**Objective**
Go through the entries below and pick out every line with "frame".

++++++++

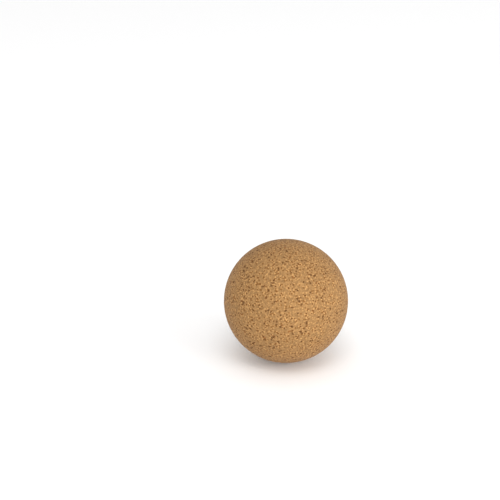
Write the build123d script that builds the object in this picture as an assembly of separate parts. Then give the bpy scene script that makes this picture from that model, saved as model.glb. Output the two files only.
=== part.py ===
from build123d import *

import math
import os
import random

# A massage ball of agglomerated cork. Sizes are in millimetres, +Z is up, and the origin is the
# ball's centre. The ball is one moulded and turned sphere with nothing inside and nothing that
# moves. What it is made of are cork granules held by a binder: a matrix of fine granules, and
# coarser granules of bark and of paler and darker cork that lie in it and are turned flush.

BALL_DIAMETER = 65.0
BALL_RADIUS = BALL_DIAMETER / 2

# Coarse granules lie near evenly spread places on the ball, each shifted a little at random.
PLACES = 420
PLACE_SHIFT = 1.4
GOLDEN_ANGLE = math.pi * (3 - math.sqrt(5))
SEED = 29

# No granule crosses the closed surface's own seam, the half circle from pole to pole through +X,
# so every granule keeps a single outer face.
SEAM_MARGIN = 1.8

# Each kind of coarse granule: its share of the places, and the ranges of its length, of its
# width as a share of the length, and of the depth of its flat floor under the ball's surface.
GRANULE_KINDS = {
    "bark_flecks": {"share": 0.20, "length": (1.2, 1.9), "aspect": (0.45, 0.65), "depth": (0.6, 0.9)},
    "bark_specks": {"share": 0.30, "length": (0.8, 1.1), "aspect": (0.75, 1.00), "depth": (0.5, 0.7)},
    "amber_granules": {"share": 0.26, "length": (1.1, 1.7), "aspect": (0.65, 0.95), "depth": (0.6, 0.9)},
    "pale_granules": {"share": 0.24, "length": (1.1, 1.7), "aspect": (0.60, 0.95), "depth": (0.6, 0.9)},
}
CORNERS = (5, 7)
CORNER_UNEVENNESS = 0.28
CUT_ABOVE_SURFACE = 0.5


def even_place(index):
    """Direction of one of the evenly spread places, along a spiral from pole to pole."""
    height = 1 - (2 * index + 1) / PLACES
    ring = math.sqrt(1 - height * height)
    turn = index * GOLDEN_ANGLE
    return Vector(ring * math.cos(turn), ring * math.sin(turn), height)


def tangent_plane(direction, spin):
    """Plane that touches the ball in this direction, its x axis at the angle spin from east."""
    east = Vector(0, 0, 1).cross(direction).normalized()
    north = direction.cross(east)
    x_dir = east * math.cos(spin) + north * math.sin(spin)
    return Plane(origin=direction * BALL_RADIUS, x_dir=x_dir, z_dir=direction)


def shifted_place(index, rng):
    """Direction of a granule: its even place, moved along the surface by up to PLACE_SHIFT."""
    plane = tangent_plane(even_place(index), rng.uniform(0, 2 * math.pi))
    moved = plane.from_local_coords(Vector(rng.uniform(0, PLACE_SHIFT), 0, 0))
    return moved.normalized()


def clear_of_seam(direction):
    """True where a granule in this direction stays off the seam and both poles."""
    point = direction * BALL_RADIUS
    from_axis = math.hypot(point.X, point.Y)
    beside_seam = point.X > 0 and abs(point.Y) < SEAM_MARGIN
    return from_axis > SEAM_MARGIN and not beside_seam


def granule_outline(rng, length, width):
    """Irregular convex outline of a crushed granule, its corners on an ellipse."""
    corners = rng.randint(*CORNERS)
    step = 2 * math.pi / corners
    points = []
    for corner in range(corners):
        angle = step * (corner + rng.uniform(-CORNER_UNEVENNESS, CORNER_UNEVENNESS))
        points.append((length / 2 * math.cos(angle), width / 2 * math.sin(angle)))
    return Polyline(*points, close=True)


def granule_blank(direction, kind, rng):
    """Prism that is the granule's seat: a flat floor under the surface, its walls straight out."""
    length = rng.uniform(*kind["length"])
    width = length * rng.uniform(*kind["aspect"])
    depth = rng.uniform(*kind["depth"])
    plane = tangent_plane(direction, rng.uniform(0, 2 * math.pi))
    floor = plane.offset(-depth) * make_face(granule_outline(rng, length, width))
    return extrude(floor, amount=depth + CUT_ABOVE_SURFACE, dir=direction)


def kinds_in_random_order(rng):
    """Name of the kind at each place: the kinds' shares of the places, shuffled."""
    names = []
    for name, kind in GRANULE_KINDS.items():
        names += [name] * round(kind["share"] * PLACES)
    rng.shuffle(names)
    return names


def make_blanks():
    """Seat prisms of all coarse granules, listed by kind."""
    rng = random.Random(SEED)
    blanks = {name: [] for name in GRANULE_KINDS}
    for index, name in enumerate(kinds_in_random_order(rng)):
        direction = shifted_place(index, rng)
        blank = granule_blank(direction, GRANULE_KINDS[name], rng)
        if clear_of_seam(direction):
            blanks[name].append(blank)
    return blanks


def make_matrix(ball, blanks):
    """The ball's matrix of fine granules and binder, with a seat for each coarse granule."""
    seats = [blank for group in blanks.values() for blank in group]
    return ball - seats


def make_granules(ball, group):
    """Coarse granules of one kind: each fills its seat and is turned flush with the ball."""
    granules = [(blank & ball).solid() for blank in group]
    return Compound(granules)


def main():
    os.makedirs("parts", exist_ok=True)
    ball = Sphere(BALL_RADIUS)
    blanks = make_blanks()
    export_step(make_matrix(ball, blanks), "parts/cork_matrix.step")
    for name, group in blanks.items():
        export_step(make_granules(ball, group), f"parts/{name}.step")


main()
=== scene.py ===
import math

import bmesh
import bpy
import numpy as np
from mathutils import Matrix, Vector, geometry


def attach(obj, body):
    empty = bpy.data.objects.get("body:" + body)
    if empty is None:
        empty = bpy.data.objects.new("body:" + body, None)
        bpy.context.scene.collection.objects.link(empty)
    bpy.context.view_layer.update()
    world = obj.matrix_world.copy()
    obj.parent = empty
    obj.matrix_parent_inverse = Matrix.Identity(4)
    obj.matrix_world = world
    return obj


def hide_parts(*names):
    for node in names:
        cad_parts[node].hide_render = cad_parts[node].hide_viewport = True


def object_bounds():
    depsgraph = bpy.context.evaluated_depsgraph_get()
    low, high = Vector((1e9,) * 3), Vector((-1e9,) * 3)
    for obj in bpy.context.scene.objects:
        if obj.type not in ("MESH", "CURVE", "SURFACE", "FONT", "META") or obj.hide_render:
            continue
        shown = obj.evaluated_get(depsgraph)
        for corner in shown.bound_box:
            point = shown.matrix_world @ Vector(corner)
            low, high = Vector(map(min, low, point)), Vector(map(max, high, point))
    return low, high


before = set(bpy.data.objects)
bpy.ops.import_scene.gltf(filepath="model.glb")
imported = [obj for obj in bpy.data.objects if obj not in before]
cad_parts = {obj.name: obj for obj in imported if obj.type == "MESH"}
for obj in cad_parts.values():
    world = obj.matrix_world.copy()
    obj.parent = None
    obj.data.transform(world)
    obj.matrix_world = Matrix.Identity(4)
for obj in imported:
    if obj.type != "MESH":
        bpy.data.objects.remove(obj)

# A massage ball of agglomerated cork. The visible ball is one closed skin of fine cork granules,
# each a low facet with a groove round it that is darkened by binder and painted shade, some of them
# missing so that they leave a pit, darkened all over by painted shade.
# Coarse granules of bark and of darker and paler cork are separate closed pieces, which sit in
# pockets of the skin at the places and with the outlines that the CAD nodes give them.

cad_low, cad_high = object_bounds()
MM = 0.001
RADIUS = (cad_high - cad_low).x / 2
SEED = 41
rng = np.random.default_rng(SEED)

# Seats in the CAD nodes. A floor's normal points back along the seat's outward direction.
WELD = 0.001 * MM
FLOOR_FACING = -0.95

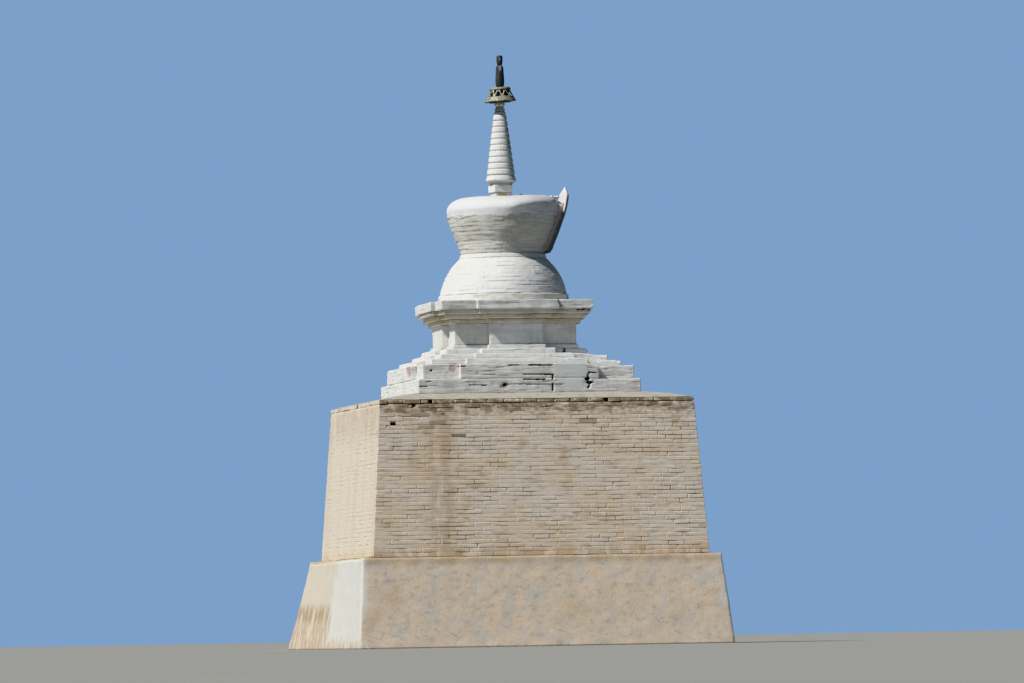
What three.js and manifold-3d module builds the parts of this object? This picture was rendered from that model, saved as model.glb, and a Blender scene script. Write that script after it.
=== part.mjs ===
// A whitewashed brick stupa on its brick pier, from ground level to the tip of the finial.
// Millimetres, +Z up. -Y faces outward, and the niche is on the +Y side.
// The origin is on the ground, under the middle of the pier.
import * as THREE from 'three';
import { mergeVertices } from 'three/addons/utils/BufferGeometryUtils.js';
import Module from 'manifold-3d';

// Heights above the ground of the joints between the pieces, from the bottom up.
const FOOT_TOP = 1120;
const LEDGE_TOP = 1175;
const SHAFT_TOP = 3155;
const PIER_TOP = 3210;
const FILLET_TOP = 3300;
const WAIST_BASE_TOP = 3955;
const WAIST_TOP = 4235;
const CORBEL_COUNT = 3;
const CORBEL_TOP = 4412;
const CORNICE_TOP = 4535;
const DOME_RING_TOP = 4635;
const DOME_TOP = 5118;
const NECK_RING_TOP = 5178;
const BOWL_TOP = 5690;
const CAP_TOP = 5930;
const HARMIKA_FOOTING_TOP = 6000;
const HARMIKA_TOP = 6094;
const SPIRE_FOOT_TOP = 6147;
const SPIRE_TOP = 7121;
const COLLAR_TOP = 7193;
const CANOPY_RIM_TOP = 7282;
const CANOPY_PLATE_BOTTOM = 7362;
const CANOPY_TOP = 7402;
const FINIAL_BODY_TOP = 7688;
const FINIAL_TOP = 7820;

// How far the hand-built upper pieces stand off the middle of the pier, along Y.
const BODY_SHIFT = -58;
const SPIRE_SHIFT = -6;

// Half sizes of the battered pier, along X and along Y. The foot spreads most on its -X side.
const FOOT_BOTTOM_HALF_X = 2457;
const FOOT_BOTTOM_NEAR_HALF_Y = 2466;
const FOOT_BOTTOM_FAR_HALF_Y = 2636;
const FOOT_TOP_HALF = [2187, 2371];
const LEDGE_HALF = [2175, 2355];
const SHAFT_BOTTOM_HALF = [2124, 2214];
const SHAFT_TOP_HALF = [1974, 2076];
const TOP_COURSE_HALF = [1978, 2081];
const FILLET_BOTTOM_HALF = [1950, 2052];
const FILLET_TOP_HALF = [1500, 1500];

// Plans of the stepped base. Each is a square whose sides carry a shallow central projection:
// corner is the half size of the square, projection that of the cross, width half its breadth.
const TIER_1 = { top: 3490, half: 1475 };
const UPPER_TIERS = [
  { top: 3685, corner: 1400, projection: 1475, width: 920 },
  { top: 3760, corner: 1260, projection: 1335, width: 809 },
  { top: 3830, corner: 1110, projection: 1185, width: 667 },
  { top: 3903, corner: 950, projection: 1025, width: 495 },
];
const WAIST_PLAN = { corner: 810, projection: 900, width: 358 };
const WAIST_BASE_SPREAD = 26;
const CORNICE_PLAN = { corner: 1014, projection: 1076, width: 546 };
const CORBEL_STEP = 0.28;

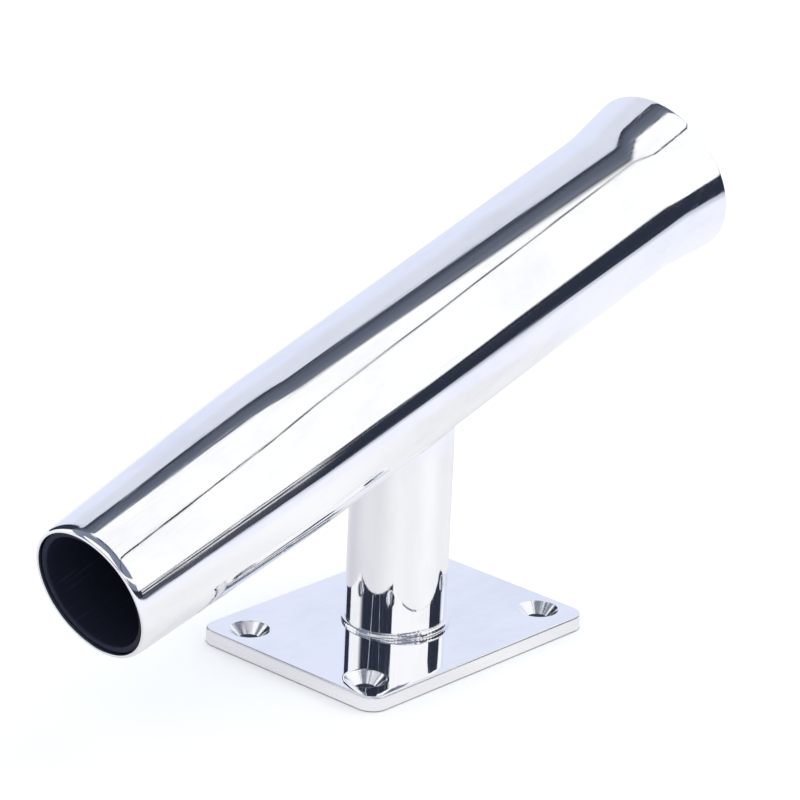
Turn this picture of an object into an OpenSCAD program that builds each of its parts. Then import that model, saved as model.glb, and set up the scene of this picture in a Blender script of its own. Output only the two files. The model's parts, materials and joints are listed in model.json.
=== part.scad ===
// Deck-mount rod holder: a flared tube welded at a slant on a short post,
// which is welded on a rectangular plate with four countersunk screw holes.
// Millimetres. The origin is the centre of the plate's underside, +Z is up,
// and +X is the way that the tube's mouth leans.

/* [Base plate] */
// Length of the plate, along the tube
plate_len = 100; // [94:1:140]
// Width of the plate, across the tube
plate_w = 75; // [64:1:110]
// Thickness of the plate
plate_t = 5; // [4:0.5:8]
// Radius of the plate's corners, seen from above
plate_corner_r = 6; // [3:0.5:9]
// Radius of the soft round along the plate's top edge
plate_edge_r = 0.8; // [0.4:0.1:1.2]
// Distance between screw holes, along the tube
hole_gap_x = 80; // [60:1:86]
// Distance between screw holes, across the tube
hole_gap_y = 50; // [44:1:61]
// Diameter of each screw hole
hole_d = 6.6; // [5:0.1:7.5]
// Diameter of each countersink at the top face
sink_d = 13; // [11:0.1:13.4]

/* [Post] */
// Outer diameter of the post
post_d = 32; // [25:0.5:40]
// Wall of the post
post_wall = 2; // [1.5:0.1:3]
// Height of the tube's centre line above the plate's underside
tube_centre_h = 92; // [80:1:140]

/* [Tube] */
// Outer diameter of the straight stretch of the tube
tube_d = 50.8; // [48:0.1:64]
// Wall of the tube
tube_wall = 1.5; // [1.2:0.1:2.5]
// Lean of the tube above level, in degrees
tube_tilt = 17; // [0:1:30]
// Length from the post's centre line to the rim of the mouth
mouth_len = 124; // [90:1:200]
// Length from the post's centre line to the lower end
heel_len = 139; // [125:1:175]
// How far the flare opens the tube's radius at the mouth
flare_rise = 2.7; // [1:0.1:6]
// Length of the flare
flare_len = 21; // [14:1:30]
// How far the neck draws the tube's radius in at the lower end
neck_draw = 3.1; // [1:0.1:4]
// Length of the neck
neck_len = 77; // [60:1:90]
// Length of the rounding-in at the lower end's outer edge
lip_len = 3; // [2:0.5:5]
// Depth of that rounding-in
lip_drop = 0.8; // [0.4:0.1:1]

/* [Inside] */
// Wall of the plastic liner
liner_wall = 2; // [1:0.1:3]
// Gap between the liner and the tube
liner_gap = 0.2; // [0.1:0.05:0.4]
// Distance that the liner stops short of the mouth's rim
liner_mouth_inset = 2; // [1:0.5:6]
// Distance that the liner stops short of the lower end
liner_heel_inset = 1; // [1:0.5:6]
// Diameter of the stop pin across the neck
pin_d = 6; // [4:0.5:8]
// Distance from the lower end to the stop pin
pin_up = 40; // [30:1:50]
// Gap around the pin where it crosses the liner
pin_gap = 0.2; // [0.1:0.05:0.5]
// Depth of the weld plug over each end of the pin
plug_depth = 0.7; // [0.4:0.1:1.1]

/* [Welds] */
// Reach of the bead around the foot of the post
foot_bead = 1.4; // [1:0.1:3]
// Reach of the bead between the post and the tube
saddle_bead = 1; // [0.6:0.1:2]

/* [Hidden] */
$fn = 180;

tube_r = tube_d / 2;
post_r = post_d / 2;
pin_r = pin_d / 2;
sink_depth = (sink_d - hole_d) / 2;  // a 90 degree countersink
liner_out = tube_wall + liner_gap;   // from the tube's skin in to the liner
liner_in = liner_out + liner_wall;   // from the tube's skin in to the rod bore
pin_at = pin_up - heel_len;
cut = 1;          // how far a cutter runs past the face that it cuts
curve_n = 8;      // steps along each curved stretch of the tube's outline
neck_bend = 18;   // length of the soft bend where the neck starts
flare_bend = 8;   // length of the soft bend where the flare starts
rim_round = 0.7;  // radius of the mouth's outer edge

steel = [0.86, 0.87, 0.90];
bead_steel = [0.72, 0.73, 0.77];
liner_black = [0.07, 0.08, 0.10];

// Rise of a line that starts level and turns to slope over the length bend,
// where x is measured from the corner that the bend rounds off.
function bent_rise(x, slope, bend) =
    x <= -bend / 2 ? 0
    : x >= bend / 2 ? slope * x
    : slope * pow(x + bend / 2, 2) / (2 * bend);

// Radius of the tube's outer skin at the distance z along it from the post.
function skin_r(z) =
    tube_r
    - bent_rise(neck_len - heel_len - z, neck_draw / neck_len, neck_bend)
    + bent_rise(z - mouth_len + flare_len, flare_rise / flare_len, flare_bend);

// Distances along the tube at which its outline turns, between two ends.
function stations(low, high) = concat(
    [low],
    [for (i = [0 : curve_n]) neck_len - heel_len + neck_bend * (i / curve_n - 1 / 2)],
    [for (i = [0 : curve_n]) mouth_len - flare_len + flare_bend * (i / curve_n - 1 / 2)],
    [high]);

// The skin moved in by d, as [radius, distance] points from low to high.
function skin(d, low, high) = [for (z = stations(low, high)) [skin_r(z) - d, z]];

function reversed(list) = [for (i = [len(list) - 1 : -1 : 0]) list[i]];

// Lower end's rounded outer edge, a quarter ellipse up from the end face.
lip_edge = [for (i = [0 : curve_n - 1])
    let (a = 90 * i / curve_n, z = lip_len * (1 - cos(a)) - heel_len)
    [skin_r(z) - lip_drop * (1 - sin(a)), z]];

// The mouth's rounded outer edge, a quarter circle on to the rim's face.
rim_edge = [for (i = [1 : curve_n])
    let (a = 90 * i / curve_n, z = mouth_len - rim_round * (1 - sin(a)))
    [skin_r(z) - rim_round * (1 - cos(a)), z]];

outer_skin = concat(
    lip_edge,
    skin(0, lip_len - heel_len, mouth_len - rim_round),
    rim_edge);

// Moves what is drawn along +Z to the tube's own line.
module on_tube_line() {
    translate([0, 0, tube_centre_h])
        rotate([0, 90 - tube_tilt, 0])
            children();
}

// A round bar on the tube's own line, long enough to cover the joint with the post.
module tube_bar(r) {
    on_tube_line()
        cylinder(r = r, h = 4 * post_d, center = true);
}

// Everything inside the tube's outer skin.
module tube_envelope() {
    rotate_extrude()
        polygon(concat([[0, -heel_len]], outer_skin, [[0, mouth_len]]));
}

// A bar across the tube at the stop pin's place.
module pin_bar(r, half_len) {
    translate([0, 0, pin_at])
        rotate([90, 0, 0])
            cylinder(r = r, h = 2 * half_len, center = true);
}

// A stretch of the plate in section, run long, with a soft round at its outer top corner.
module edge_section(run) {
    square([run, plate_t - plate_edge_r]);
    square([run - plate_edge_r, plate_t]);
    translate([run - plate_edge_r, plate_t - plate_edge_r])
        intersection() {
            circle(r = plate_edge_r);
            square(plate_edge_r);
        }
}

// The plate without its holes: two halves, two end strips and four quarter-round corners.
module plate_blank() {
    corner_x = plate_len / 2 - plate_corner_r;
    corner_y = plate_w / 2 - plate_corner_r;
    for (turn = [90, 270])
        rotate([90, 0, turn])
            linear_extrude(2 * corner_x, center = true)
                edge_section(plate_w / 2);
    for (turn = [0, 180])
        rotate(turn)
            translate([corner_x, 0, 0])
                rotate([90, 0, 0])
                    linear_extrude(2 * corner_y, center = true)
                        edge_section(plate_corner_r);
    for (x = [-1, 1], y = [-1, 1])
        translate([x * corner_x, y * corner_y, 0])
            rotate(atan2(y, x) - 45)
                rotate_extrude(angle = 90)
                    edge_section(plate_corner_r);
}

module screw_hole() {
    translate([0, 0, -cut])
        cylinder(d = hole_d, h = plate_t + 2 * cut);
    translate([0, 0, plate_t - sink_depth])
        cylinder(r1 = hole_d / 2, r2 = sink_d / 2 + cut, h = sink_depth + cut);
}

module base_plate() {
    color(steel)
        difference() {
            plate_blank();
            for (x = [-1, 1], y = [-1, 1])
                translate([x * hole_gap_x / 2, y * hole_gap_y / 2, 0])
                    screw_hole();
        }
}

// A short tube, cut to the tube's round at its top.
module post() {
    color(steel)
        difference() {
            translate([0, 0, plate_t])
                cylinder(r = post_r, h = tube_centre_h - plate_t);
            translate([0, 0, plate_t - cut])
                cylinder(r = post_r - post_wall, h = tube_centre_h);
            tube_bar(tube_r);
        }
}

// A rounded bead in the corner between the post and the plate.
module foot_weld() {
    color(bead_steel)
        translate([0, 0, plate_t])
            rotate_extrude()
                intersection() {
                    translate([post_r, 0])
                        circle(r = foot_bead);
                    translate([post_r, 0])
                        square(foot_bead + cut);
                }
}

// A narrow bead around the joint between the post and the tube.
module saddle_weld() {
    color(bead_steel)
        difference() {
            intersection() {
                cylinder(r = post_r + saddle_bead, h = tube_centre_h);
                tube_bar(tube_r + saddle_bead);
            }
            cylinder(r = post_r, h = tube_centre_h + cut);
            tube_bar(tube_r);
        }
}

// Flared at the mouth, straight, then drawn in to a neck at the lower end.
module holder_tube() {
    color(steel)
        on_tube_line()
            difference() {
                rotate_extrude()
                    polygon(concat(outer_skin, reversed(skin(tube_wall, -heel_len, mouth_len))));
                pin_bar(pin_r, tube_r + cut);
            }
}

// A plastic sleeve that follows the inside of the tube.
module tube_liner() {
    low = liner_heel_inset - heel_len;
    high = mouth_len - liner_mouth_inset;
    color(liner_black)
        on_tube_line()
            difference() {
                rotate_extrude()
                    polygon(concat(skin(liner_out, low, high), reversed(skin(liner_in, low, high))));
                pin_bar(pin_r + pin_gap, tube_r + cut);
            }
}

// The bar that stops the rod's butt, from wall to wall of the neck.
module stop_pin() {
    color(steel)
        on_tube_line()
            pin_bar(pin_r, skin_r(pin_at) - plug_depth);
}

// Weld over each end of the pin, dressed flush with the tube.
module pin_plug_welds() {
    color(bead_steel)
        on_tube_line()
            difference() {
                intersection() {
                    tube_envelope();
                    pin_bar(pin_r, tube_r);
                }
                pin_bar(pin_r + cut, skin_r(pin_at) - plug_depth);
            }
}

base_plate();
post();
foot_weld();
saddle_weld();
holder_tube();
tube_liner();
stop_pin();
pin_plug_welds();
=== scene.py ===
"""Looks of a deck-mount rod holder in mirror-polished steel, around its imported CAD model.

Every length is in metres. The CAD frame has its origin at the centre of the plate's underside,
+Z up, and +X the way that the tube's mouth leans.
"""

import json
from math import atan2, ceil, cos, pi, radians, sin, sqrt

import bmesh
import bpy
from mathutils import Matrix, Vector
from mathutils.geometry import delaunay_2d_cdt


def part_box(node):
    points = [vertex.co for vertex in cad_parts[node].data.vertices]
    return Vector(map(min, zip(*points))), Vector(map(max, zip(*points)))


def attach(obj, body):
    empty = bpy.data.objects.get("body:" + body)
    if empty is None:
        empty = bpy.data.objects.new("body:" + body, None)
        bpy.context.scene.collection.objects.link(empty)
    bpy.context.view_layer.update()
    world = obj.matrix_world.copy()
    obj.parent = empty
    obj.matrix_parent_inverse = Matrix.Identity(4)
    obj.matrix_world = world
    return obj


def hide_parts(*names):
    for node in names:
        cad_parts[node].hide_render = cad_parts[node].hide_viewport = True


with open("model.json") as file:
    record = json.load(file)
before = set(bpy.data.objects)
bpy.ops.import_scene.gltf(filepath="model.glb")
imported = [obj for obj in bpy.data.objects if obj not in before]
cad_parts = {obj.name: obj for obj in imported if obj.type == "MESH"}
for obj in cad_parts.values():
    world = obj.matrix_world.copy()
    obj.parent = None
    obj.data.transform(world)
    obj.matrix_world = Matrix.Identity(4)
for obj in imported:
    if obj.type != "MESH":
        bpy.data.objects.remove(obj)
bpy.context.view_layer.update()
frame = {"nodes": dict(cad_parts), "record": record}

# ---------------------------------------------------------------- sizes

mounts = {m["name"]: m for m in frame["record"]["mounts"]}
plate_low, plate_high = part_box("base_plate")
post_low, post_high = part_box("post")
bead_low, bead_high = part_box("foot_weld")

# Sizes that the boxes and the mounts don't give repeat the CAD model's own. The wear, the
# finest rounds and the counts of turns belong to the finish alone

PLATE_LEN = plate_high.x - plate_low.x
PLATE_WIDTH = plate_high.y - plate_low.y
PLATE_T = plate_high.z
PLATE_CORNER = 0.006
PLATE_ROUND = 0.0008
PLATE_UNDER_ROUND = 0.00025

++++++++

**The solution**
Every length is in metres. The CAD frame has its origin at the centre of the plate's underside,
frame = {"nodes": dict(cad_parts), "record": record}
mounts = {m["name"]: m for m in frame["record"]["mounts"]}